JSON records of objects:
------
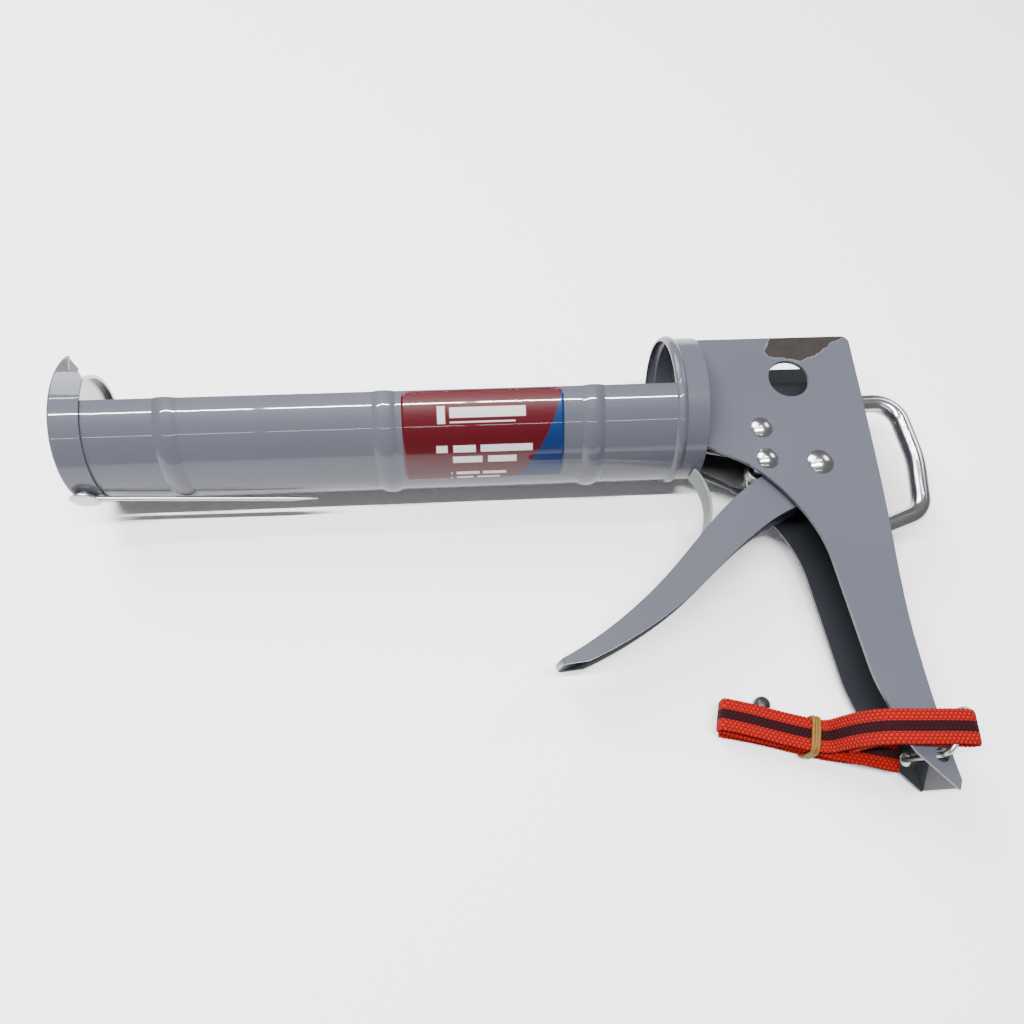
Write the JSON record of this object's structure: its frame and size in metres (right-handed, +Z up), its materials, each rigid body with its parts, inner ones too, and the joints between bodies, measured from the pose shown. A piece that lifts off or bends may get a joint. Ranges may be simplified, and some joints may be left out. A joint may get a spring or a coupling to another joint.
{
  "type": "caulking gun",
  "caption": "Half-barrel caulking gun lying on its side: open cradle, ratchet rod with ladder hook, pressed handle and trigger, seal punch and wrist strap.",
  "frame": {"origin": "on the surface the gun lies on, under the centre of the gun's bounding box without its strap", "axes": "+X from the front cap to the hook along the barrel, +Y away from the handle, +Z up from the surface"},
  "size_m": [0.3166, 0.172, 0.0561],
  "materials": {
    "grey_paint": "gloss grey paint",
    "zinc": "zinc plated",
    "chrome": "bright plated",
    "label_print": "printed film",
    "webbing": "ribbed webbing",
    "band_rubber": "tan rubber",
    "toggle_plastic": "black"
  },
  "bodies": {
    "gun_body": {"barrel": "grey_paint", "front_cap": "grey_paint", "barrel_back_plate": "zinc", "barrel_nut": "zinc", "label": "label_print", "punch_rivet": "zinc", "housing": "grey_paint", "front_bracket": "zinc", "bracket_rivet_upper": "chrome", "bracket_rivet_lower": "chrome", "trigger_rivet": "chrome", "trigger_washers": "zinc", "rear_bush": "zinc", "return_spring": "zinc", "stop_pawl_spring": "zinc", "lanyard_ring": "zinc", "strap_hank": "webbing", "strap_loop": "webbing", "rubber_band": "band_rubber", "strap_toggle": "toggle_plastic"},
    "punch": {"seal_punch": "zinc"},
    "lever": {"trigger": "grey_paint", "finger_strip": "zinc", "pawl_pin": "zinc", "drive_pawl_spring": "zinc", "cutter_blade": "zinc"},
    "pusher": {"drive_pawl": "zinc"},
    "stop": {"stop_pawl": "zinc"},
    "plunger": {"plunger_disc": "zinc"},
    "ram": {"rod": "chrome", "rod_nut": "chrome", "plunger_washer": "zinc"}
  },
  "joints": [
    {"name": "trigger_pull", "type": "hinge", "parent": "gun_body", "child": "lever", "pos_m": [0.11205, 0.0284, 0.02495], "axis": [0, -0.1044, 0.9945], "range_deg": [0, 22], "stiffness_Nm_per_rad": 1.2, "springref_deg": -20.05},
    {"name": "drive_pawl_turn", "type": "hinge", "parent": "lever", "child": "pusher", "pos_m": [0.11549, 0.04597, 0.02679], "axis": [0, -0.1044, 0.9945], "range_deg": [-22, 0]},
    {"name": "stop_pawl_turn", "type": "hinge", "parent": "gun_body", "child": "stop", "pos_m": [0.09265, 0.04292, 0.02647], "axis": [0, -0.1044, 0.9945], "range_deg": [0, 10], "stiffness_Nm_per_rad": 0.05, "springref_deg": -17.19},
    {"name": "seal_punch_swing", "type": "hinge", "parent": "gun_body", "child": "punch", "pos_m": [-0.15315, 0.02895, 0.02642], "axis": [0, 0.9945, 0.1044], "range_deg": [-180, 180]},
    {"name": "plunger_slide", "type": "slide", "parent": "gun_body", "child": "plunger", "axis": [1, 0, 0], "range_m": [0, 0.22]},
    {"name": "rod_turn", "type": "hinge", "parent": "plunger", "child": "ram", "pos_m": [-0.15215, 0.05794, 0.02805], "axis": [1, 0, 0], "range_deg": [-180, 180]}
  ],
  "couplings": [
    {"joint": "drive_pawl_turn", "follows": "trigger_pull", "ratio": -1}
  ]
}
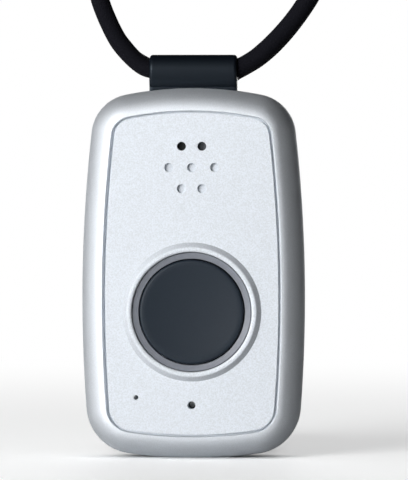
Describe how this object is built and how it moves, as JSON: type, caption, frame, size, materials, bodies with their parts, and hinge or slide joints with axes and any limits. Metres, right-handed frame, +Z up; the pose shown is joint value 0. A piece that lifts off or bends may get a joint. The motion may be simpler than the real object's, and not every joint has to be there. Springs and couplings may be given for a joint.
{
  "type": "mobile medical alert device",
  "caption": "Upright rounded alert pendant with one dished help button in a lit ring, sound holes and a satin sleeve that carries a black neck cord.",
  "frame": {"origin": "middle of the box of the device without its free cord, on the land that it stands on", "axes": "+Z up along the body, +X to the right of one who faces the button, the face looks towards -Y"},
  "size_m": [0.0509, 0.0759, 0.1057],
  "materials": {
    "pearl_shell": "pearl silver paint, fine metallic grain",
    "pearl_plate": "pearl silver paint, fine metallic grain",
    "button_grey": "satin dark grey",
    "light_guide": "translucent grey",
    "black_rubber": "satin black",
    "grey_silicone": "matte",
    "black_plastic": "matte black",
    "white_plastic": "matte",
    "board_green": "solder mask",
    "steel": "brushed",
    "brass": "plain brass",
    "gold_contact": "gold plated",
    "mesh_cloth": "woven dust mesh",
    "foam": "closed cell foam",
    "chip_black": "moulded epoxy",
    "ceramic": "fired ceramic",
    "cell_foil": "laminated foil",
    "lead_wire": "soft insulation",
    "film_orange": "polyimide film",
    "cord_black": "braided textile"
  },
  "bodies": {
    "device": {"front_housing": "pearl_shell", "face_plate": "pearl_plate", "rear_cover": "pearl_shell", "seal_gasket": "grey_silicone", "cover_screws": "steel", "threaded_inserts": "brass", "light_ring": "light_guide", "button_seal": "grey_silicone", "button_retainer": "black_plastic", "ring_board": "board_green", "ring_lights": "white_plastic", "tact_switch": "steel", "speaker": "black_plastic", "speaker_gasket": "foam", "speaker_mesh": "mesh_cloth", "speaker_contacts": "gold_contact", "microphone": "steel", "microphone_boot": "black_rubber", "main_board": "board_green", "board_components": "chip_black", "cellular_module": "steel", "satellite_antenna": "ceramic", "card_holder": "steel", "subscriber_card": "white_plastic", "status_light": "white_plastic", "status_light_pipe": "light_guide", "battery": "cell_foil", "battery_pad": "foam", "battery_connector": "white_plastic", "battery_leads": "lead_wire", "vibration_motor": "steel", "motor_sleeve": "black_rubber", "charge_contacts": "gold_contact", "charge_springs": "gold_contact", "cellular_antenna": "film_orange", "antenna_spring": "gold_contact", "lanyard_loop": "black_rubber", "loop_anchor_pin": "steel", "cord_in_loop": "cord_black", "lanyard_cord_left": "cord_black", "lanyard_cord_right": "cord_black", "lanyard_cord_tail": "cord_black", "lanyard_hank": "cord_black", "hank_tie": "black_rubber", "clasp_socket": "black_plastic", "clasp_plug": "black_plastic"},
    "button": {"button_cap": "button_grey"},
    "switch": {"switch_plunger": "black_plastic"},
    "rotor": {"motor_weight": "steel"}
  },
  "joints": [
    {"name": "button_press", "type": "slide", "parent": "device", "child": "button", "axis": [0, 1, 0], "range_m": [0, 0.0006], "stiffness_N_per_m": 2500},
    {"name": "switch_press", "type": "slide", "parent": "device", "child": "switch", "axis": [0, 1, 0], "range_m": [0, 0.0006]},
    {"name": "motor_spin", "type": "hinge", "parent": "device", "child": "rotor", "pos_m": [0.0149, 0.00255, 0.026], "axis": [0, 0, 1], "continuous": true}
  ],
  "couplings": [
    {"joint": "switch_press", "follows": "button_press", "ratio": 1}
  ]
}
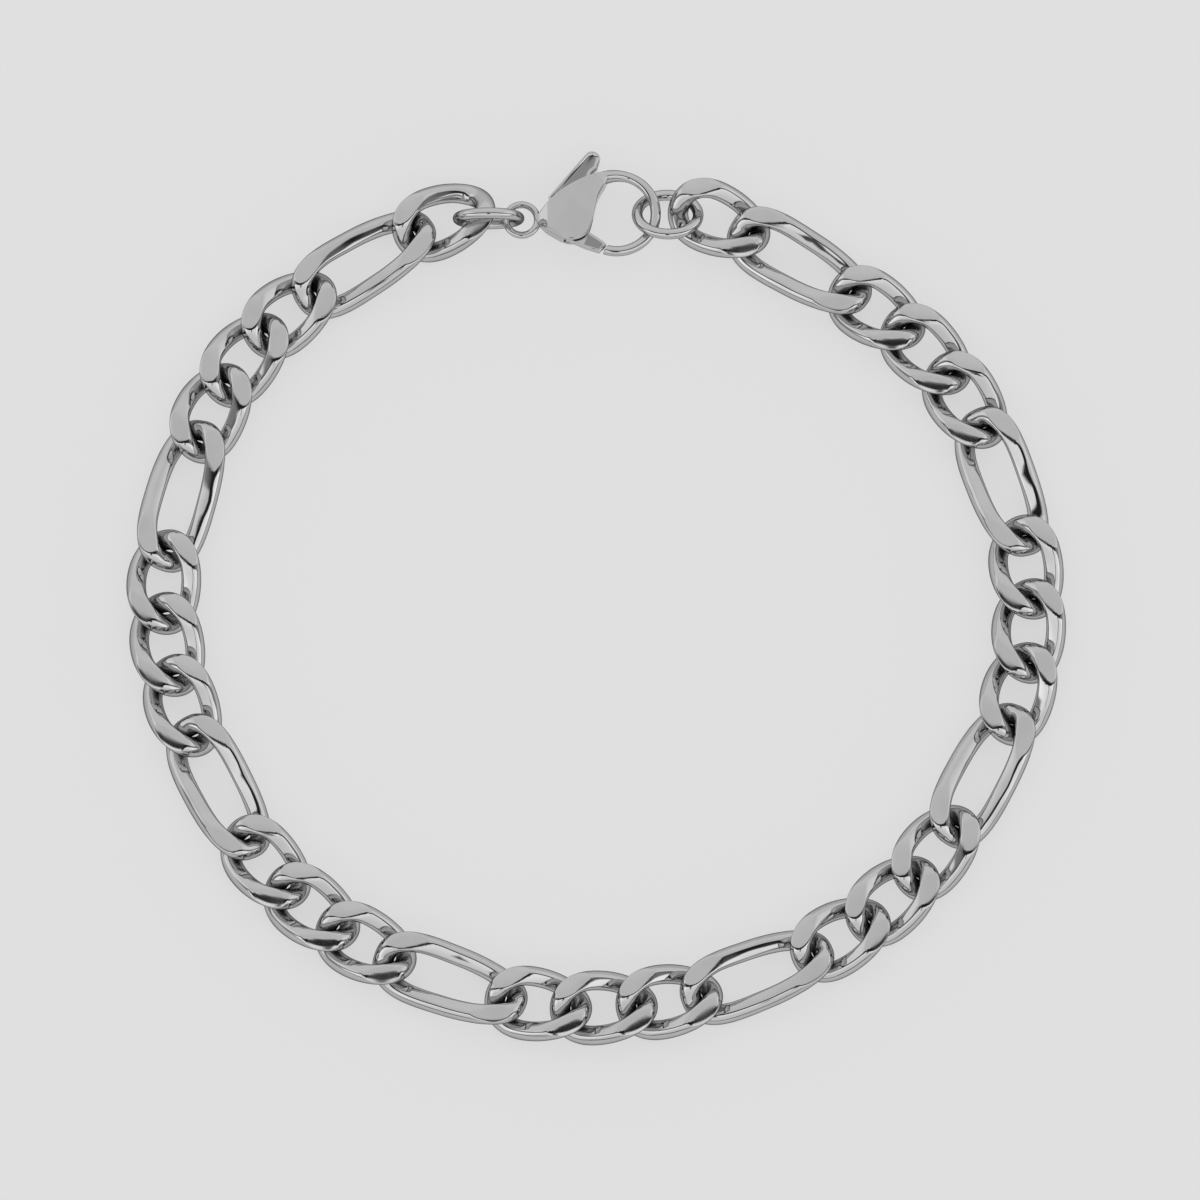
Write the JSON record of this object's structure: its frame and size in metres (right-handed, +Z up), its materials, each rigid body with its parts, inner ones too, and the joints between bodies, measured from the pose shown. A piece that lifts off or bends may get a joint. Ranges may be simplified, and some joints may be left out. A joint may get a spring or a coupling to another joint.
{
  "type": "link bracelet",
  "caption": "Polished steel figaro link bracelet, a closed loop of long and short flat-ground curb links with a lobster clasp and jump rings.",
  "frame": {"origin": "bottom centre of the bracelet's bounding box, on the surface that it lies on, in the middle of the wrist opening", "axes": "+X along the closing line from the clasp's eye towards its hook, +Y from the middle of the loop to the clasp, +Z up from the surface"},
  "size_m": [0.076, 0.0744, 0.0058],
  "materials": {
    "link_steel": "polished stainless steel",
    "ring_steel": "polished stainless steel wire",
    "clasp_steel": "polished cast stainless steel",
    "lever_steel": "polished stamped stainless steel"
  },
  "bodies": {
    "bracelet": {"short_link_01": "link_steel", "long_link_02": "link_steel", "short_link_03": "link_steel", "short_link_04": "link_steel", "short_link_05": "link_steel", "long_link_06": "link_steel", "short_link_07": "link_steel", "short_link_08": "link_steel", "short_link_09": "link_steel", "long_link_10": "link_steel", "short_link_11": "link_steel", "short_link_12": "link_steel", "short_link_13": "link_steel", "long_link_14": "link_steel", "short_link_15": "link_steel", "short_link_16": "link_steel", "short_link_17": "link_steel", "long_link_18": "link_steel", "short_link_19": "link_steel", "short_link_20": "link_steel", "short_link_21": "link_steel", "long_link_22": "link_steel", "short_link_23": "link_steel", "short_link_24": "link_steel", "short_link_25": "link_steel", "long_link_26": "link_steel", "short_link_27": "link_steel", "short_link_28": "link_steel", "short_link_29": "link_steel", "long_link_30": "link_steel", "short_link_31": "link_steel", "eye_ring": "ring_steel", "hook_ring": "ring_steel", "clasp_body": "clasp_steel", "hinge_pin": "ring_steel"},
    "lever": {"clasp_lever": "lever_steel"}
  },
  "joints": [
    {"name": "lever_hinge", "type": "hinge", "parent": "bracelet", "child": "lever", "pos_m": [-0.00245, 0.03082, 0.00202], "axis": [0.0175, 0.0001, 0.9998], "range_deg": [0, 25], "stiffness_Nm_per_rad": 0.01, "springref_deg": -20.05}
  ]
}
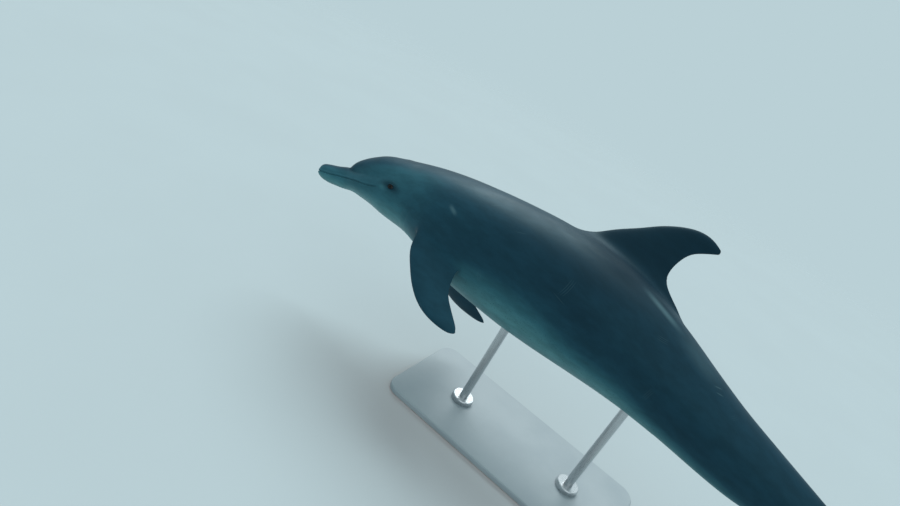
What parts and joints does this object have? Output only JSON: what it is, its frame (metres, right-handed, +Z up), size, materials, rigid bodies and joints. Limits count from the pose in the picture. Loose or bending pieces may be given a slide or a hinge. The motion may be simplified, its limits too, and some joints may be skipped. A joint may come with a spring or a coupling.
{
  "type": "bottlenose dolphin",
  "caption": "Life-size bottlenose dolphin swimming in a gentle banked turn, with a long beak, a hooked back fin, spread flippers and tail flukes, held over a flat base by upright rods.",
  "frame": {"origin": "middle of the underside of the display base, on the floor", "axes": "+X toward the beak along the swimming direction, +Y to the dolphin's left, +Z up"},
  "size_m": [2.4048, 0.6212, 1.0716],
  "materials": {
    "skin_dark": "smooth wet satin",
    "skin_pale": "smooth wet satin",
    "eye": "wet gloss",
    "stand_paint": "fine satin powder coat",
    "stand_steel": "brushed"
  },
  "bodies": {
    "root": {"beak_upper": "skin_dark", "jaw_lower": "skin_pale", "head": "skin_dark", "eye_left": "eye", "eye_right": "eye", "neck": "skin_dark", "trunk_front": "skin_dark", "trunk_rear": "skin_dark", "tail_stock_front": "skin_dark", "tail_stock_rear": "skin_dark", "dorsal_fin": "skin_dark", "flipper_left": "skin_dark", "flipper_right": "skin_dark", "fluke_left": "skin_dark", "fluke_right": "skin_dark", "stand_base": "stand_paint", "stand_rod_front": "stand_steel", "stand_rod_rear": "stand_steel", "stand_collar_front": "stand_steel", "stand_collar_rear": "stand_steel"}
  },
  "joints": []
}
------
### Task directions
Write out once more the lines above beginning at the line with "What parts and"; continue through the final line and stop there.

### Response to this exercise
What parts and joints does this object have? Output only JSON: what it is, its frame (metres, right-handed, +Z up), size, materials, rigid bodies and joints. Limits count from the pose in the picture. Loose or bending pieces may be given a slide or a hinge. The motion may be simplified, its limits too, and some joints may be skipped. A joint may come with a spring or a coupling.
{
  "type": "bottlenose dolphin",
  "caption": "Life-size bottlenose dolphin swimming in a gentle banked turn, with a long beak, a hooked back fin, spread flippers and tail flukes, held over a flat base by upright rods.",
  "frame": {"origin": "middle of the underside of the display base, on the floor", "axes": "+X toward the beak along the swimming direction, +Y to the dolphin's left, +Z up"},
  "size_m": [2.4048, 0.6212, 1.0716],
  "materials": {
    "skin_dark": "smooth wet satin",
    "skin_pale": "smooth wet satin",
    "eye": "wet gloss",
    "stand_paint": "fine satin powder coat",
    "stand_steel": "brushed"
  },
  "bodies": {
    "root": {"beak_upper": "skin_dark", "jaw_lower": "skin_pale", "head": "skin_dark", "eye_left": "eye", "eye_right": "eye", "neck": "skin_dark", "trunk_front": "skin_dark", "trunk_rear": "skin_dark", "tail_stock_front": "skin_dark", "tail_stock_rear": "skin_dark", "dorsal_fin": "skin_dark", "flipper_left": "skin_dark", "flipper_right": "skin_dark", "fluke_left": "skin_dark", "fluke_right": "skin_dark", "stand_base": "stand_paint", "stand_rod_front": "stand_steel", "stand_rod_rear": "stand_steel", "stand_collar_front": "stand_steel", "stand_collar_rear": "stand_steel"}
  },
  "joints": []
}